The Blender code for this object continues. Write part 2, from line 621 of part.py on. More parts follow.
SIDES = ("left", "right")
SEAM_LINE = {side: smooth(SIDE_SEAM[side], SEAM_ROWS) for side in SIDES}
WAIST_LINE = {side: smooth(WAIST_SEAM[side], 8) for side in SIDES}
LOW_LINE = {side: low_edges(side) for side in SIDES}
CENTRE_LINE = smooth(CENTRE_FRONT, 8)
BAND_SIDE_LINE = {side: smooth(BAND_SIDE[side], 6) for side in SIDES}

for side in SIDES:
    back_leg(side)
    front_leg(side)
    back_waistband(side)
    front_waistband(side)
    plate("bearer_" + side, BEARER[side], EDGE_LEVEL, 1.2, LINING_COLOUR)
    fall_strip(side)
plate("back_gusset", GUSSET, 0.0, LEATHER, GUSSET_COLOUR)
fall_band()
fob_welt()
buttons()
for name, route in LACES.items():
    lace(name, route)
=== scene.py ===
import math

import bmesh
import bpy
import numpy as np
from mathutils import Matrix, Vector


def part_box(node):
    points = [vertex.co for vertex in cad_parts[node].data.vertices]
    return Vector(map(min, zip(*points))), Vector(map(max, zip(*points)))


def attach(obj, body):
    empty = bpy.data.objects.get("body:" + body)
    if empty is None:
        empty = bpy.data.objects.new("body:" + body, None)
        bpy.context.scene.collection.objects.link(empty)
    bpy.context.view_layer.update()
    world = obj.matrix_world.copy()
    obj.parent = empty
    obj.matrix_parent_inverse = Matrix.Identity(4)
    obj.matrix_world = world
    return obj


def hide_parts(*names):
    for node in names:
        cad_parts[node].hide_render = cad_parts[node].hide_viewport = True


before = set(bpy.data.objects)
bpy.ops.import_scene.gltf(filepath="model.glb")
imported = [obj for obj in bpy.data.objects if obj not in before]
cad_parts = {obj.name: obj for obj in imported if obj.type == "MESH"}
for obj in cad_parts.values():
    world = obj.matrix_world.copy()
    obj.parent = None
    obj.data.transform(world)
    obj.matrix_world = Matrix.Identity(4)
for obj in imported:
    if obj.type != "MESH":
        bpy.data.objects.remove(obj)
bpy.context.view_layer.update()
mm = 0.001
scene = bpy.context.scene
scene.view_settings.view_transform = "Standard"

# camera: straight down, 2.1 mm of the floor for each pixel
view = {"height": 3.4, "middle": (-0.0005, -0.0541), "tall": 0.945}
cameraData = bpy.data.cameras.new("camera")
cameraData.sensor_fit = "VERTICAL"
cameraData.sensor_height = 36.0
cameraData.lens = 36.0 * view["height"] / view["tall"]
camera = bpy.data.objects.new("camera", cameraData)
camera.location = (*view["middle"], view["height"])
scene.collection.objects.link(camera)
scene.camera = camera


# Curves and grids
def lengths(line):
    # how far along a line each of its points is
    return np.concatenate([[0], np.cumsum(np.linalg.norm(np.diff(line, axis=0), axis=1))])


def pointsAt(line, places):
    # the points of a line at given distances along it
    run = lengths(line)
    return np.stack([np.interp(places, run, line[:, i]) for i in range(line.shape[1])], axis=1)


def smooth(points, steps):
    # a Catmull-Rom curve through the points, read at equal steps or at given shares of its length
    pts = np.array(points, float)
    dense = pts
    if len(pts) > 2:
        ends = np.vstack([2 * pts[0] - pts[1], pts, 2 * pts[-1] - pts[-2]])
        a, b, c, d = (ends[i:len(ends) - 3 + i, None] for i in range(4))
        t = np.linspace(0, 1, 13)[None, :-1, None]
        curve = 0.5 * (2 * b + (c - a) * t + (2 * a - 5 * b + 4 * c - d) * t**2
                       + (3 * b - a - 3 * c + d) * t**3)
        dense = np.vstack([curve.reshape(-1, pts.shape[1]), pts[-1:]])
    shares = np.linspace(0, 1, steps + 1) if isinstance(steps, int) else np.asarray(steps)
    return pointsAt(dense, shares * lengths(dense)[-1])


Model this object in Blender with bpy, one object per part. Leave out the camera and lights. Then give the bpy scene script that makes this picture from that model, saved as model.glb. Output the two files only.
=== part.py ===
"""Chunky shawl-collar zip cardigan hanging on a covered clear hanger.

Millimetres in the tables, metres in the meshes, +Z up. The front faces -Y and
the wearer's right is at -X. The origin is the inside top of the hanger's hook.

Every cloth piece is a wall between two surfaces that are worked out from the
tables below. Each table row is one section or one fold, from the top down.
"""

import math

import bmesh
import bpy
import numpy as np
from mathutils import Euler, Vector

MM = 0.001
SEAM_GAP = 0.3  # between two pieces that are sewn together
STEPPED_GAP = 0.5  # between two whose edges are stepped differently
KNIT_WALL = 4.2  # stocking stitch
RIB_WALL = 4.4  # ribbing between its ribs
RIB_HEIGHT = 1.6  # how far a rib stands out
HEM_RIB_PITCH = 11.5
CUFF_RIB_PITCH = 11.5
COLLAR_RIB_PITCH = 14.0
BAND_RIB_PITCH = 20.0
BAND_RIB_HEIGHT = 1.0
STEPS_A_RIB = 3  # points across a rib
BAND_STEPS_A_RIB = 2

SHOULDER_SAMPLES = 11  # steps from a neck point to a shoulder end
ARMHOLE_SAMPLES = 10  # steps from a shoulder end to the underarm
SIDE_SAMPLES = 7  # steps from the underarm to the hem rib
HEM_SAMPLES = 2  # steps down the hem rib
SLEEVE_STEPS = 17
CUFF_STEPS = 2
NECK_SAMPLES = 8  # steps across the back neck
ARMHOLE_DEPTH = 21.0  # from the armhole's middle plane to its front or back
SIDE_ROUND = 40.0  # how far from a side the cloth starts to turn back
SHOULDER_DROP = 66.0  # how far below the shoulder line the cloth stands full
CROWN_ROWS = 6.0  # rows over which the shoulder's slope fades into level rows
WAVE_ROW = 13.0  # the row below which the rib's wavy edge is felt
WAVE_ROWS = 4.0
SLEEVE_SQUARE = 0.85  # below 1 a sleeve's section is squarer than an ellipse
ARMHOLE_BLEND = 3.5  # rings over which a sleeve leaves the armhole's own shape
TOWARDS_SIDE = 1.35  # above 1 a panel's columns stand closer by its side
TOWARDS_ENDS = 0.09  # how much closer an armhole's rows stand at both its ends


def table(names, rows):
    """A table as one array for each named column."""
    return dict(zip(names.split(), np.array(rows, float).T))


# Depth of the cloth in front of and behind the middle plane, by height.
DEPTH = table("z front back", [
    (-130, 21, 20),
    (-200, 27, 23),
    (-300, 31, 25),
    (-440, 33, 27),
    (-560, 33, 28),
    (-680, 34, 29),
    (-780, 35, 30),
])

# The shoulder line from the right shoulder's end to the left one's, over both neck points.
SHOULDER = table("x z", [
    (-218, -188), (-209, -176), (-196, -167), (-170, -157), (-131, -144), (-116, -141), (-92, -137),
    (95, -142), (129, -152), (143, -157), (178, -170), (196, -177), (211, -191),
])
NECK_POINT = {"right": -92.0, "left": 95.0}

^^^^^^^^

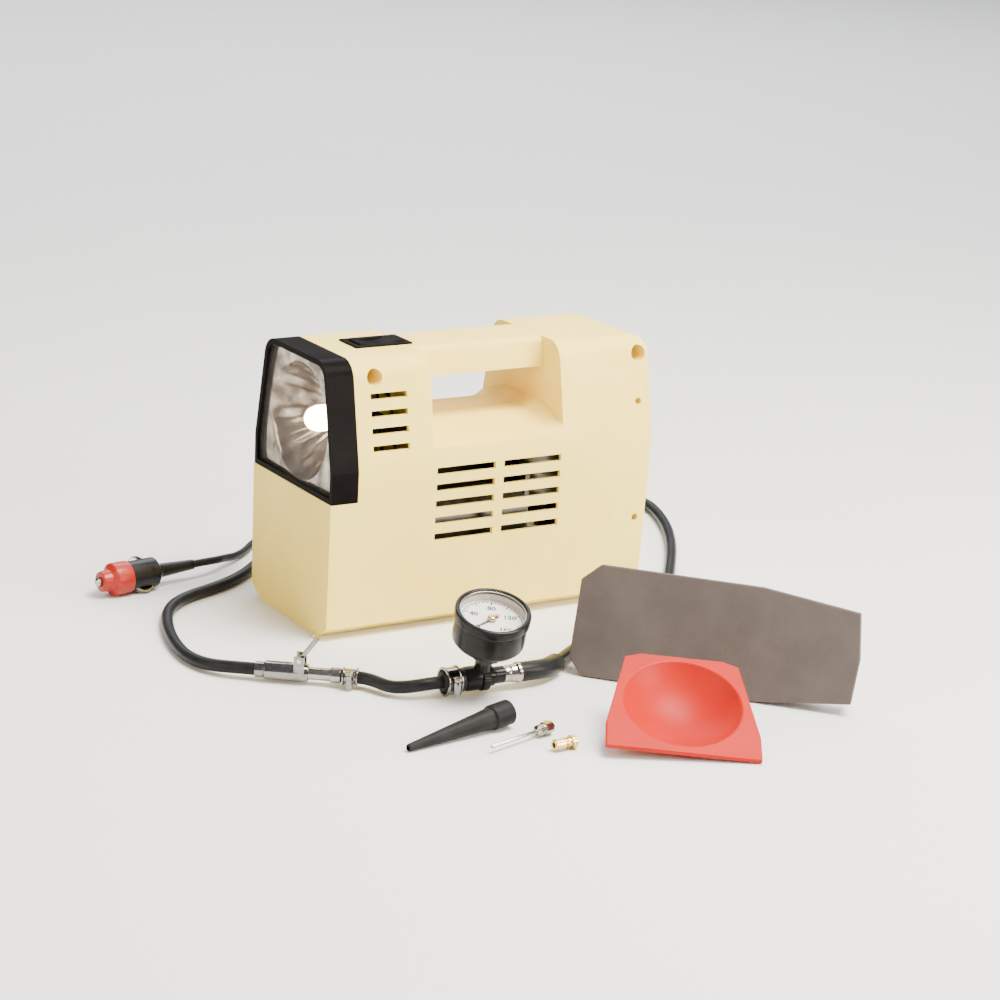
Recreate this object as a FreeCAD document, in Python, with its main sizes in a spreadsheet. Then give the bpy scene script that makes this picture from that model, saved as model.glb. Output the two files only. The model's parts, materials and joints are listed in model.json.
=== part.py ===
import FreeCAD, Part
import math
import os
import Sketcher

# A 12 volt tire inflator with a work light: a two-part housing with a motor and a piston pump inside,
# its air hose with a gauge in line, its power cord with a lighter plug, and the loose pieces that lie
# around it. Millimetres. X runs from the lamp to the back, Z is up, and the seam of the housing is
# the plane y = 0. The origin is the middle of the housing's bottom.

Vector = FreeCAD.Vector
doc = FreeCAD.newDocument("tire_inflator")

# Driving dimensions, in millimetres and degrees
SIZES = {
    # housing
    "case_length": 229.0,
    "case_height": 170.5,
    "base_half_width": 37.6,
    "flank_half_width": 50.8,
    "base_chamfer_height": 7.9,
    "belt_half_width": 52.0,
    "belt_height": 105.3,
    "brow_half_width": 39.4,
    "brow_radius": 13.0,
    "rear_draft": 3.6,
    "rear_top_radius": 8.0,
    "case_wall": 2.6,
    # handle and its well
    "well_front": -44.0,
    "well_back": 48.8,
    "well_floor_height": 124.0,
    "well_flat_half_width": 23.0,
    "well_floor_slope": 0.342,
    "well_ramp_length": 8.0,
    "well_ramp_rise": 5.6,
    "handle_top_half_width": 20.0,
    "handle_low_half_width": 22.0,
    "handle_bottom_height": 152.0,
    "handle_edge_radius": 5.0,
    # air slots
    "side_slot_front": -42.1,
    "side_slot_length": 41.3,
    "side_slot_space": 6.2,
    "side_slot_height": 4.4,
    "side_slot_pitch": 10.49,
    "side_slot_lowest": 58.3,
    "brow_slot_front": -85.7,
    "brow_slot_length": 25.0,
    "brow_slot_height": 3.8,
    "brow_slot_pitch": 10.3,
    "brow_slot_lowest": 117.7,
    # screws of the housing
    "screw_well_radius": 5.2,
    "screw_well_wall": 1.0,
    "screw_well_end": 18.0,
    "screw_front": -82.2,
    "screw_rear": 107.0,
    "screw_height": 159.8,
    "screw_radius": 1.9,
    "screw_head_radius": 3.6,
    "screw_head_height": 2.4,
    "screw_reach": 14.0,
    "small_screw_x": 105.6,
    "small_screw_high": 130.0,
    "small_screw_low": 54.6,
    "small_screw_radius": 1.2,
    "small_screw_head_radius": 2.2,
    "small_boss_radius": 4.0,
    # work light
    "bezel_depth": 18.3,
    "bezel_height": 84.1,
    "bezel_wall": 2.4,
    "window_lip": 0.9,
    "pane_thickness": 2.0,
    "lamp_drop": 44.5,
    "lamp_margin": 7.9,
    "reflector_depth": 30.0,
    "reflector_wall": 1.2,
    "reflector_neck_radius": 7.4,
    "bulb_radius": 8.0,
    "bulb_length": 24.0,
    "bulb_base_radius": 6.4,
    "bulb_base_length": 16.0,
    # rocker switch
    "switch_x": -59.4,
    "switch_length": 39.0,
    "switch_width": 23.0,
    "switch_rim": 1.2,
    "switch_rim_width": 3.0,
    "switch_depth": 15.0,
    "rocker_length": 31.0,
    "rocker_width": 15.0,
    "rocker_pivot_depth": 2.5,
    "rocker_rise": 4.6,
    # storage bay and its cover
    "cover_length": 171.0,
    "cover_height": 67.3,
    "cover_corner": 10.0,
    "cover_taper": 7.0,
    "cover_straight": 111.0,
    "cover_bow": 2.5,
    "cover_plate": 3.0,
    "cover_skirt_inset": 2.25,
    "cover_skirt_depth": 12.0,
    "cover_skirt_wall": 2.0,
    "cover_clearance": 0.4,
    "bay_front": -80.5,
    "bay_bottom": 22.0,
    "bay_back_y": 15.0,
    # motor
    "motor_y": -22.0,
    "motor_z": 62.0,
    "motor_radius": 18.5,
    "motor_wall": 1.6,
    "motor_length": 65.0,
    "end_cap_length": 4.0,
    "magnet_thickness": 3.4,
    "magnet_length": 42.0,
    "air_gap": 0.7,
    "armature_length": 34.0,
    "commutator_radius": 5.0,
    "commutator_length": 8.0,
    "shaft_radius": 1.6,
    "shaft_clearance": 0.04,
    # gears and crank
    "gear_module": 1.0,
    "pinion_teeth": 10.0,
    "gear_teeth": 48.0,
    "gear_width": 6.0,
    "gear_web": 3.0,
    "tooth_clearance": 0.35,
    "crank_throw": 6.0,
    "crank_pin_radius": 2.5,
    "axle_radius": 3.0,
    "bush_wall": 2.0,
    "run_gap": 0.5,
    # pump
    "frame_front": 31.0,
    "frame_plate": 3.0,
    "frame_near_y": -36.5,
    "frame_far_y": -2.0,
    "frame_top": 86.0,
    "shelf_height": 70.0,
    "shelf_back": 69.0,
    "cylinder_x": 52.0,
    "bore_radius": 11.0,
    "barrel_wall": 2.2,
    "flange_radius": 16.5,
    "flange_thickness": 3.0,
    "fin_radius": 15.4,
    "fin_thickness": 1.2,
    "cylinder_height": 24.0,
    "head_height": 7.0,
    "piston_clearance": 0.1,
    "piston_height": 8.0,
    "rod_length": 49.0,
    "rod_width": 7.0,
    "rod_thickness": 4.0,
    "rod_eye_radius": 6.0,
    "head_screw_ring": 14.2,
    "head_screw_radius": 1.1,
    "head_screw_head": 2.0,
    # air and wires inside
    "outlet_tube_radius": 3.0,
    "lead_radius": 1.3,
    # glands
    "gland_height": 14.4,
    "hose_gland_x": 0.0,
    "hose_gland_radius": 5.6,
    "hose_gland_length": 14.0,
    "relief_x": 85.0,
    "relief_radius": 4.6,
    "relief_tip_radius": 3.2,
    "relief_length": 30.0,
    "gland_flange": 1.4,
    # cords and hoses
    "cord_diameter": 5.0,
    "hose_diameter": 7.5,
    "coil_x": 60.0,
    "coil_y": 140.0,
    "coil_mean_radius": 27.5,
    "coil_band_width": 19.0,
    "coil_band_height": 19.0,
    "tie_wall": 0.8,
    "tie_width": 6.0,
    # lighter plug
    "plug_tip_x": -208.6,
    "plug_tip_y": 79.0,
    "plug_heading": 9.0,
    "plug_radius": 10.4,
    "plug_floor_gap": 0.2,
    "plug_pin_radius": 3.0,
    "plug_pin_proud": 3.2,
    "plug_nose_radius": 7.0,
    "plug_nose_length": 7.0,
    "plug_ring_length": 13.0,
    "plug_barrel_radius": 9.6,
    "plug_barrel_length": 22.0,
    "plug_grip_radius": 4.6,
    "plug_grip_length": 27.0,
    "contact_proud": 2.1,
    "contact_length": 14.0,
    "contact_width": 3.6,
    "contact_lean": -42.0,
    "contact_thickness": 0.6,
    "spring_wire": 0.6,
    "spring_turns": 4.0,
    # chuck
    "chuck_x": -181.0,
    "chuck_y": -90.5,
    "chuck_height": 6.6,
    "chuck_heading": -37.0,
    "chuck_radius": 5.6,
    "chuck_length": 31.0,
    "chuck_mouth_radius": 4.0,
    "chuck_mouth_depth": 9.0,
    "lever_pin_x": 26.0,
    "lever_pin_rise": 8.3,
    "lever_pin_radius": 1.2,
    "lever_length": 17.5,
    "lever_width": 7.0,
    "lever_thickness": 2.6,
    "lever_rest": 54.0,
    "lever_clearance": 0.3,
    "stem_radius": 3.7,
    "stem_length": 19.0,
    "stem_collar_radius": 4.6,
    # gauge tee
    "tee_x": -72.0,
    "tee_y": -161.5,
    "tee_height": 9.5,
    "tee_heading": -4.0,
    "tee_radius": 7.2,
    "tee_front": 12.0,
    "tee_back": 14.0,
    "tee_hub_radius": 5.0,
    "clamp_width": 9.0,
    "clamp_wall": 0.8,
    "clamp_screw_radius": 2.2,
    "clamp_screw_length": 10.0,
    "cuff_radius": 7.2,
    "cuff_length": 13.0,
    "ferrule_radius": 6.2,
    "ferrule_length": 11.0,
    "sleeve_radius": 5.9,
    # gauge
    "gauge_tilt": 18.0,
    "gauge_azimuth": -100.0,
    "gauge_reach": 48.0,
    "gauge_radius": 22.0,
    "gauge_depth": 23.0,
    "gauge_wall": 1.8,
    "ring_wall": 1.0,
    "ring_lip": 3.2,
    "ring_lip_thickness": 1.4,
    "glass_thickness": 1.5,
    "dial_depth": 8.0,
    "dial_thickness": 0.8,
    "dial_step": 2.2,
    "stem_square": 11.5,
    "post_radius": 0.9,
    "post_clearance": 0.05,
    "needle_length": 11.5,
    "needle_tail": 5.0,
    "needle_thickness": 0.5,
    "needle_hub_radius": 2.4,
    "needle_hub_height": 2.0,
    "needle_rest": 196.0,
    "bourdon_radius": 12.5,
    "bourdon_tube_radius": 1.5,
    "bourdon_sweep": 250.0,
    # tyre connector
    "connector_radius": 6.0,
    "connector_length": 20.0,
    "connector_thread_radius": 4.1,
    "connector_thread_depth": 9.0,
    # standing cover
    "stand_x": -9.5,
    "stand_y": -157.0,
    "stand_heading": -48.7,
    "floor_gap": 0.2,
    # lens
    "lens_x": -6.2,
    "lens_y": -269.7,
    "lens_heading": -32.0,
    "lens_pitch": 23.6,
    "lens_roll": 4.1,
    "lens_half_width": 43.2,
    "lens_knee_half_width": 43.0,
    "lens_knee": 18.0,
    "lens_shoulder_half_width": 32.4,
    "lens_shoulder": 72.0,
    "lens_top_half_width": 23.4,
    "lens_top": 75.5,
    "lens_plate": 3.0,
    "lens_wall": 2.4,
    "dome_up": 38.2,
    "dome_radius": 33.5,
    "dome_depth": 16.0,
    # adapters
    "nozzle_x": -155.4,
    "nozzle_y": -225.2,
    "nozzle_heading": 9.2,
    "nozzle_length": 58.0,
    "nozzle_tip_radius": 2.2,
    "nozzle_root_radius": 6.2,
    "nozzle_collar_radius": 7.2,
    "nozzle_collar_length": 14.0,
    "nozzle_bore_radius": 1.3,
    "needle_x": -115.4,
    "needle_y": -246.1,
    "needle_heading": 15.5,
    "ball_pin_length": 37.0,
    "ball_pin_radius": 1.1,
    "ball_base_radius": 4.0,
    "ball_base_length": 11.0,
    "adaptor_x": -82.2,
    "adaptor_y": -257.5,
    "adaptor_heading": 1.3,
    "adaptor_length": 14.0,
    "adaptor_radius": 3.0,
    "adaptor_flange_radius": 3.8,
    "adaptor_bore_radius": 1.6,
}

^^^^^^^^

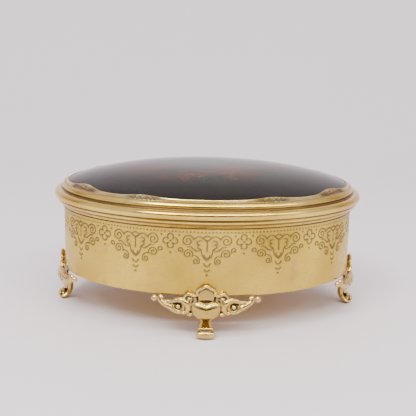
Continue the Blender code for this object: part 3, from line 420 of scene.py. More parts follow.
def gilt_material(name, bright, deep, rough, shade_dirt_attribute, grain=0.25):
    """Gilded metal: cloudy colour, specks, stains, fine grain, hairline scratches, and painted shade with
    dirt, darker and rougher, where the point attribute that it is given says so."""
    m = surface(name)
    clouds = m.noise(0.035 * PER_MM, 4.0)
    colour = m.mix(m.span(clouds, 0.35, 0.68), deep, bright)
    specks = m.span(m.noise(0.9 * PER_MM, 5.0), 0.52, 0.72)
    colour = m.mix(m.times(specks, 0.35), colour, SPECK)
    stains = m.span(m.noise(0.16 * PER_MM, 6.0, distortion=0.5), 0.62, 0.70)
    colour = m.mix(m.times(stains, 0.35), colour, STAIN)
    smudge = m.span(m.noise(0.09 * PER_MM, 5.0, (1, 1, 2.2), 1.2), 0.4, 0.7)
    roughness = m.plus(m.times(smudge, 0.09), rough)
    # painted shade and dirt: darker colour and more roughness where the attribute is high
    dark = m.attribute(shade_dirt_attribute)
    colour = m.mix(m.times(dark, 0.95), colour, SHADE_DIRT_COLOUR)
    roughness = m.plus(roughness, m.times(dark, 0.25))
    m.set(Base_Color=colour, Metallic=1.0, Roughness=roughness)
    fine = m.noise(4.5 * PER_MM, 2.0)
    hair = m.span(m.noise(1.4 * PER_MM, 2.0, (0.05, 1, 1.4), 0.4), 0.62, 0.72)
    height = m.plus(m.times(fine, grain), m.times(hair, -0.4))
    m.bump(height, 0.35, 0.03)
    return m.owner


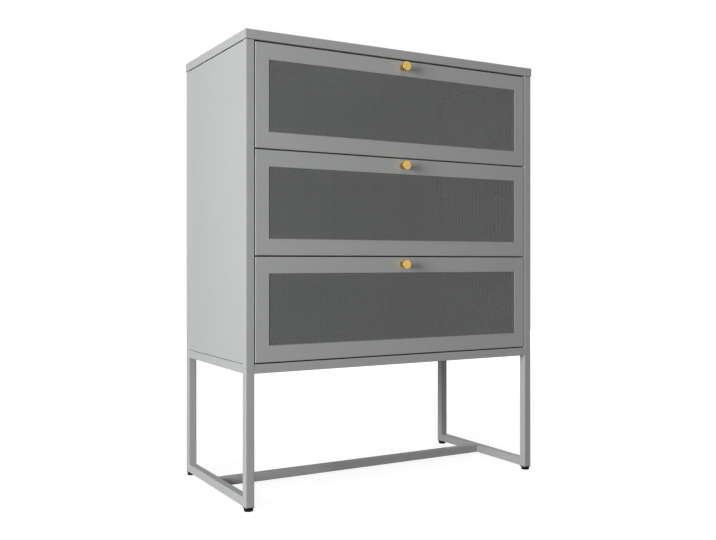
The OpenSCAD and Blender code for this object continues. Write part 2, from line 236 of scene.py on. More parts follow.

^^^^^^^^

WHAT IS EXPECTED ::
Reproduce word for word the material above, beginning with the line that contains "fall_strip(side)" and ending with the line that contains "bpy.data.objects.remove(obj)".

EXERCISE OUTPUT ::
    fall_strip(side)
plate("back_gusset", GUSSET, 0.0, LEATHER, GUSSET_COLOUR)
fall_band()
fob_welt()
buttons()
for name, route in LACES.items():
    lace(name, route)
=== scene.py ===
import math

import bmesh
import bpy
import numpy as np
from mathutils import Matrix, Vector


def part_box(node):
    points = [vertex.co for vertex in cad_parts[node].data.vertices]
    return Vector(map(min, zip(*points))), Vector(map(max, zip(*points)))


def attach(obj, body):
    empty = bpy.data.objects.get("body:" + body)
    if empty is None:
        empty = bpy.data.objects.new("body:" + body, None)
        bpy.context.scene.collection.objects.link(empty)
    bpy.context.view_layer.update()
    world = obj.matrix_world.copy()
    obj.parent = empty
    obj.matrix_parent_inverse = Matrix.Identity(4)
    obj.matrix_world = world
    return obj


def hide_parts(*names):
    for node in names:
        cad_parts[node].hide_render = cad_parts[node].hide_viewport = True


before = set(bpy.data.objects)
bpy.ops.import_scene.gltf(filepath="model.glb")
imported = [obj for obj in bpy.data.objects if obj not in before]
cad_parts = {obj.name: obj for obj in imported if obj.type == "MESH"}
for obj in cad_parts.values():
    world = obj.matrix_world.copy()
    obj.parent = None
    obj.data.transform(world)
    obj.matrix_world = Matrix.Identity(4)
for obj in imported:
    if obj.type != "MESH":
        bpy.data.objects.remove(obj)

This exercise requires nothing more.